Les risques judiciaires en cas d'intervention... Et de non intervention

Cinq ans de prison et 75 000 euros d’amende. Voilà ce qu’encourt en théorie une personne reconnue coupable de non-assistance à personne en danger selon l’article 223-6 du code pénal. "Ce n’est toutefois jamais appliqué car il est très difficile de caractériser judiciairement l’infraction", note Patrice Ribeiro. "La personne accusée de non-assistance à personne en danger peut expliquer qu’elle ne se sentait pas capable d’intervenir car elle se sent par exemple trop fluette", précise-t-il. Comme l’observe le secrétaire général de Synergie officiers, l’obligation légale est d’intervenir en prévenant au minimum les secours en appelant le 17.

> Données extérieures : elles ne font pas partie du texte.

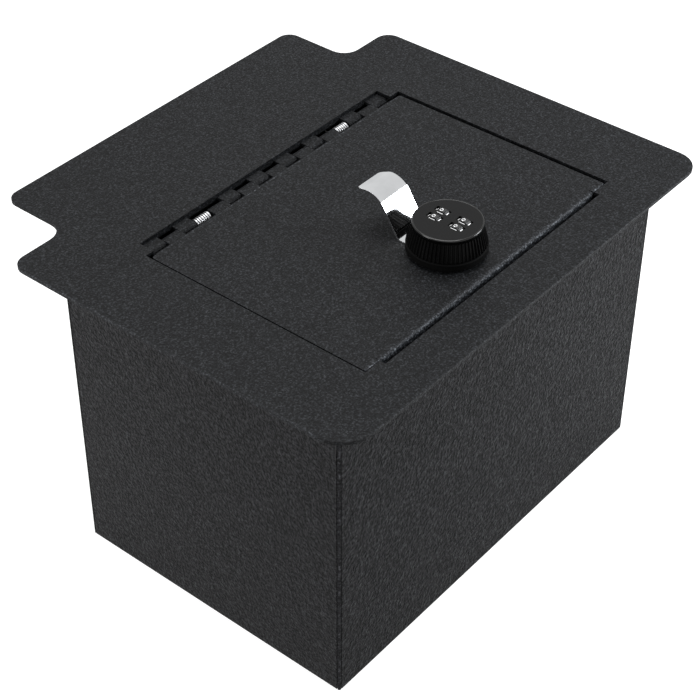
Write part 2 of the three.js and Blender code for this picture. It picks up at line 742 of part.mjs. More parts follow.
function camScrew() {
  const top = CAM_BOTTOM - SEAT;
  const head = lathe([
    [0, top - CAM_SCREW_HEAD],
    [CAM_SCREW_HEAD_RADIUS * 0.7, top - CAM_SCREW_HEAD],
    [CAM_SCREW_HEAD_RADIUS, top - CAM_SCREW_HEAD * 0.4],
    [CAM_SCREW_HEAD_RADIUS, top],
    [CAM_SCREW_RADIUS, top],
    [CAM_SCREW_RADIUS, top + CAM_SCREW_LENGTH],
    [0, top + CAM_SCREW_LENGTH],
  ], 24);
  const arm = CAM_SCREW_HEAD_RADIUS * 0.6;
  const slot = 0.6;
  const bottom = top - CAM_SCREW_HEAD;
  return cut(head, block(-arm, arm, -slot, slot, bottom - 1, bottom + 1),
    block(-slot, slot, -arm, arm, bottom - 1, bottom + 1));
}

// Knob

function ringPoints(radius, z, ribDepth) {
  const perRib = 4;
  return Array.from({ length: RIB_COUNT * perRib }, (_, i) => {
    const angle = (2 * Math.PI * i) / (RIB_COUNT * perRib);
    const valley = i % perRib >= 2 ? ribDepth : 0;
    return new THREE.Vector3((radius - valley) * Math.cos(angle),
      (radius - valley) * Math.sin(angle), z);
  });
}

function wheelPlaces() {
  const places = [];
  for (const row of [1, -1]) {
    for (const column of [-1, 1]) {
      places.push({
        x: WHEEL_COLUMN_OFFSET + (column * WHEEL_COLUMN_PITCH) / 2,
        y: (row * WHEEL_ROW_PITCH) / 2,
      });
    }
  }
  return places;
}

function axleSpan() {
  const reach = WHEEL_COLUMN_PITCH / 2 + WHEEL_WIDTH / 2 + AXLE_OVERHANG;
  return [WHEEL_COLUMN_OFFSET - reach, WHEEL_COLUMN_OFFSET + reach];
}

function dialKnob() {
  const ribTop = KNOB_TOP - RIM_HEIGHT;
  const body = loft([
    ringPoints(KNOB_BASE_RADIUS - RIB_DEPTH, KNOB_BOTTOM, 0),
    ringPoints(KNOB_BASE_RADIUS, KNOB_BOTTOM + KNOB_EDGE, RIB_DEPTH),
    ringPoints(KNOB_TOP_RADIUS, ribTop - KNOB_EDGE, RIB_DEPTH),
    ringPoints(KNOB_TOP_RADIUS, ribTop, 0),
    ringPoints(KNOB_TOP_RADIUS - RIM_TAPER, KNOB_TOP - KNOB_EDGE, 0),
    ringPoints((KNOB_TOP_RADIUS + KNOB_FACE_RADIUS) / 2, KNOB_TOP - RIM_TAPER, 0),
    ringPoints(KNOB_FACE_RADIUS, KNOB_TOP, 0),
  ]);
  const halfWidth = WHEEL_WIDTH / 2 + WHEEL_CLEARANCE;
  const radius = WHEEL_RADIUS + WHEEL_CLEARANCE;
  const cuts = [];
  for (const { x, y } of wheelPlaces()) {
    cuts.push(cylinderAlongX(radius, x - halfWidth, x + halfWidth, 40, y, WHEEL_Z));
    const half = WINDOW_LENGTH / 2;
    const floor = WHEEL_Z + Math.sqrt(radius ** 2 - half ** 2);
    cuts.push(block(x - halfWidth, x + halfWidth, y - half, y + half, floor, KNOB_TOP + 1));
  }
  const [left, right] = axleSpan();
  for (const row of [1, -1]) {
    cuts.push(cylinderAlongX(AXLE_RADIUS + AXLE_CLEARANCE, left - AXLE_CLEARANCE,
      right + AXLE_CLEARANCE, 16, (row * WHEEL_ROW_PITCH) / 2, WHEEL_Z));
  }
  return cut(body, ...cuts);
}

// Ten flats with a groove between each two, and a bore for the axle
function dialWheel() {
  const outline = [];
  const flat = (2 * Math.PI) / WHEEL_SIDES;
  const groove = (WHEEL_GROOVE_SHARE / 2) * flat;
  for (let i = 0; i < WHEEL_SIDES; i++) {
    const edge = flat * i;
    for (const [angle, depth] of [[edge - groove, 0], [edge, WHEEL_GROOVE], [edge + groove, 0]]) {
      const near = Math.abs(angle - edge);
      const radius = WHEEL_FLAT / Math.cos(flat / 2 - near) - depth;
      outline.push(new THREE.Vector2(radius * Math.cos(angle + flat / 2 + Math.PI / 2),
        radius * Math.sin(angle + flat / 2 + Math.PI / 2)));
    }
  }
  return barAlongX(outline, -WHEEL_WIDTH / 2, WHEEL_WIDTH / 2,
    [circlePoints(AXLE_RADIUS + AXLE_CLEARANCE, 16)]);
}

// Assembly

addPiece(root, 'top_plate', topPlate(), POWDER_COAT);
addPiece(root, 'left_wall', sideWall(BOX_LEFT), POWDER_COAT);
addPiece(root, 'right_wall', sideWall(BOX_RIGHT - WALL), POWDER_COAT);
addPiece(root, 'front_wall', crossWall(BOX_FRONT, BOX_FRONT + WALL), POWDER_COAT);
addPiece(root, 'back_wall', crossWall(BOX_BACK - WALL, BOX_BACK), POWDER_COAT);
addPiece(root, 'weld_front_left', cornerWeld(BOX_LEFT, BOX_FRONT), POWDER_COAT);
addPiece(root, 'weld_front_right', cornerWeld(BOX_RIGHT, BOX_FRONT), POWDER_COAT);
addPiece(root, 'weld_back_left', cornerWeld(BOX_LEFT, BOX_BACK), POWDER_COAT);
addPiece(root, 'weld_back_right', cornerWeld(BOX_RIGHT, BOX_BACK), POWDER_COAT);
addPiece(root, 'floor_panel', floorPanel(), POWDER_COAT);
addPiece(root, 'strike_bracket', strikeBracket(), POWDER_COAT);
addPiece(root, 'hinge_fixed_leaf', hingeLeaf('F', 1), POWDER_COAT);
addPiece(root, 'hinge_pin', hingePin(), ZINC);
const [leftSpace, rightSpace] = hingeSpaces().filter((space) => space.kind === 'S');
addPiece(root, 'hinge_spring_left',
  hingeSpring(leftSpace, LEFT_SPRING_COILS, 'hinge_spring_left'), ZINC);
addPiece(root, 'hinge_spring_right',
  hingeSpring(rightSpace, RIGHT_SPRING_COILS, 'hinge_spring_right'), ZINC);

addPiece(lid, 'lid_plate', lidPlate(), POWDER_COAT);
addPiece(lid, 'hinge_lid_leaf', hingeLeaf('L', -1), POWDER_COAT);

addPiece(lock, 'pull_tab', pullTab(), CHROME, [0, 0, SEAT]);
addPiece(lock, 'lock_housing', lockHousing(), BLACK_NYLON);
addPiece(lock, 'lock_washer', lockWasher(), ZINC);
addPiece(lock, 'lock_nut', lockNut(), ZINC);
addPiece(lock, 'spindle', spindle(), ZINC);
addPiece(lock, 'lock_cam', lockCam(), STEEL);
addPiece(lock, 'cam_screw', camScrew(), ZINC);
addPiece(lock, 'dial_knob', dialKnob(), BLACK_NYLON);
wheelPlaces().forEach(({ x, y }, i) => {
  addPiece(lock, `dial_wheel_${i + 1}`, dialWheel(), BLACK_NYLON, [x, y, WHEEL_Z]);
});
[['dial_axle_back', 1], ['dial_axle_front', -1]].forEach(([name, row]) => {
  addPiece(lock, name, cylinderAlongX(AXLE_RADIUS, ...axleSpan(), 12), ZINC,
    [0, (row * WHEEL_ROW_PITCH) / 2, WHEEL_Z]);
});

export default root;
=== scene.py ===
"""Looks of the console safe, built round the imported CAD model. Metres, same frame as the CAD."""

import math

import bpy
from mathutils import Matrix, Vector


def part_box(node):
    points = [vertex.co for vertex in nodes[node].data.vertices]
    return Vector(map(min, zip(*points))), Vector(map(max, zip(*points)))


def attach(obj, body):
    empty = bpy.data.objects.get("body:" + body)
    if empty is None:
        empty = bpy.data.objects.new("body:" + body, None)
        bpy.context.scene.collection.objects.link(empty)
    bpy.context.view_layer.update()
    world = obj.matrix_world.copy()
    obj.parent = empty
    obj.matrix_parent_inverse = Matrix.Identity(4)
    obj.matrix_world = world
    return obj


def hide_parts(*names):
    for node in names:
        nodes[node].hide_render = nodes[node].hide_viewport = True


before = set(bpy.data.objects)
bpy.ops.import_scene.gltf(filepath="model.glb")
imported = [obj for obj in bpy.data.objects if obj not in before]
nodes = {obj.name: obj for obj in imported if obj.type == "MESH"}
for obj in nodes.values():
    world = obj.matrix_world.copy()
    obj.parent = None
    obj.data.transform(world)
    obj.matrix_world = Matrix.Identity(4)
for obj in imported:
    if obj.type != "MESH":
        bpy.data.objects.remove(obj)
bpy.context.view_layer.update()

# The studio is in metres; sizes on the safe are in millimetres, times MM where they are used
MM = 0.001
WHEELS = range(1, 5)


# Camera and light

# The camera's place and two of its axes, as solved on the photograph's edges
CAMERA_PLACE = (-0.644464, -0.538265, 0.782462)
CAMERA_RIGHT = Vector((0.635977, -0.7717, 0.003627))
CAMERA_BACK = Vector((-0.59684, -0.48888, 0.636221))
SENSOR_WIDTH = 36
FOCAL_LENGTH = 93.7176

ROOM_COLOUR = (0.98, 0.99, 1)
ROOM_STRENGTH = 0.42
LAMP_AIM = (0, 0, 0.15)
FLOOR_HALF_SIDE = 3.0
FLOOR_LEVEL = -0.0003
FLOOR_GREY = 0.45
FLOOR_GLOW = 0.8


def make_camera():
    """The camera at the photograph's place, turned by its three axes."""
    data = bpy.data.cameras.new("camera")
    data.sensor_width = SENSOR_WIDTH
    data.lens = FOCAL_LENGTH
    data.clip_start = 0.05
    data.clip_end = 20
    camera = bpy.data.objects.new("camera", data)
    bpy.context.scene.collection.objects.link(camera)
    right = CAMERA_RIGHT.normalized()
    back = CAMERA_BACK.normalized()
    up = back.cross(right).normalized()
    turn = Matrix((right, up, back)).transposed().to_4x4()
    camera.matrix_world = Matrix.Translation(CAMERA_PLACE) @ turn
    bpy.context.scene.camera = camera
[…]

En cas d’agression, les témoins peuvent aussi intervenir physiquement. Mais attention, tout de même : "la défense doit être proportionnelle à l’attaque", rappelle l’avocat Jean Michel-Scharr. Pas question donc de blesser l’agresseur au risque de s’attirer les foudres d’une justice qui aurait tendance à se placer du côté des agresseurs plutôt que de celui des victimes, regrette Patrice Ribeiro. "La Justice va trouver des excuses idéologiques pour l’agresseur. En revanche, on va reprocher à la personne qui est intervenue pour défendre l’agressé de ne pas avoir fait preuve de discernement, de ne pas être un expert en arts martiaux et d’être intervenu de façon violente en laissant des séquelles à l’agresseur", déclare-t-il.  De quoi "se retrouver avec une épée de Damoclès sur la tête et la peur d’être placé en garde à vue", poursuit le responsable syndical policier "alors qu’ils n’ont fait que leur devoir de citoyen".

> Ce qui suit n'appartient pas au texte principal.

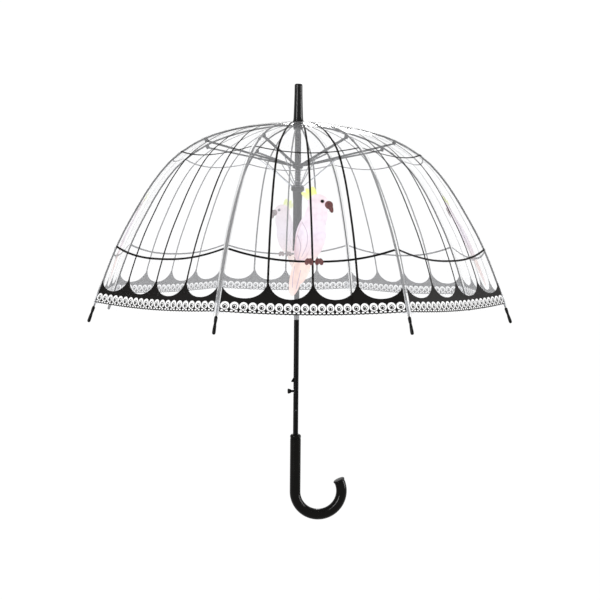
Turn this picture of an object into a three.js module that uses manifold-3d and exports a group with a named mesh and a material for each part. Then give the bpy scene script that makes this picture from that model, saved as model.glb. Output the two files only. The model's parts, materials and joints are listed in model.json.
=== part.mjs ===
// Clear bubble umbrella, shown open. Automatic stick umbrella with eight ribs.
// Millimetres, +Z up, the front panel faces -Y, the hook of the handle curls towards +X.
import * as THREE from 'three';
import { mergeVertices } from 'three/addons/utils/BufferGeometryUtils.js';
import Module from 'manifold-3d';

const wasm = await Module();
wasm.setup();
const { Manifold, Mesh: ManifoldMesh } = wasm;

// ---- driving dimensions ----
const RIBS = 8;
const SPAN = 400;             // shaft axis to the hem at a rib
const GRIP_HEIGHT = 660;      // crown down to the middle of the grip, where the origin is
const GAP = 0.3;

const FILM = 0.4;             // canopy film
const FILM_ABOVE_RIB = 2.9;   // rib centre to film middle
const FILM_HOLE = 5.7;
const HEM_DROP = 6;           // how far the hem hangs down in the middle of a panel
const PANEL_BULGE = 0.12;     // 0 is a flat chord between ribs, 1 a full circle

const RIB_RADIUS = 1.6;
const PIVOT_RADIUS = 8.6;     // rib and stretcher hinges, from the shaft axis
const CROWN_PIVOT = -5;
const ARM_AT = 190;           // where the stretcher meets the rib, from the shaft axis
const ARM_BELOW = 5.7;        // stretcher hinge below the rib centre
const SPLIT_AT = 213;         // where the outer rib starts, from the shaft axis
const TIP_LENGTH = 29;
const NECK_LENGTH = 9.4;      // flat end of a rib, from its hinge to the round rod

const SHAFT_RADIUS = 5;
const SHAFT_BORE = 4.2;
const SHAFT_TOP = 40;
const SHAFT_BOTTOM = -660;

const FERRULE_TOP = 73.5;
const FERRULE_BOTTOM = 2.4;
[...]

Alors qu’il avait tué son agresseur qui l’avait séquestré en 2009, un jeune homme habitant dans la Marne a ainsi été condamné à cinq ans de prison dont un an ferme en 2013. "On constate aujourd’hui que les témoins d’une agression se retrouvent devant une alternative impossible : l’abstention qui génère la non-assistance à personne en danger ou bien l’intervention qui expose à un double risque : des poursuites judiciaires pour violences, ou bien subir des blessures graves", estime Thibault de Montbrial. "Les règles d’application de la légitime défense pour autrui et pour soi-même sont totalement dépassées en France. Les critères sont totalement déconnectés de la réalité et des scènes de bagarre", déplore cet avocat.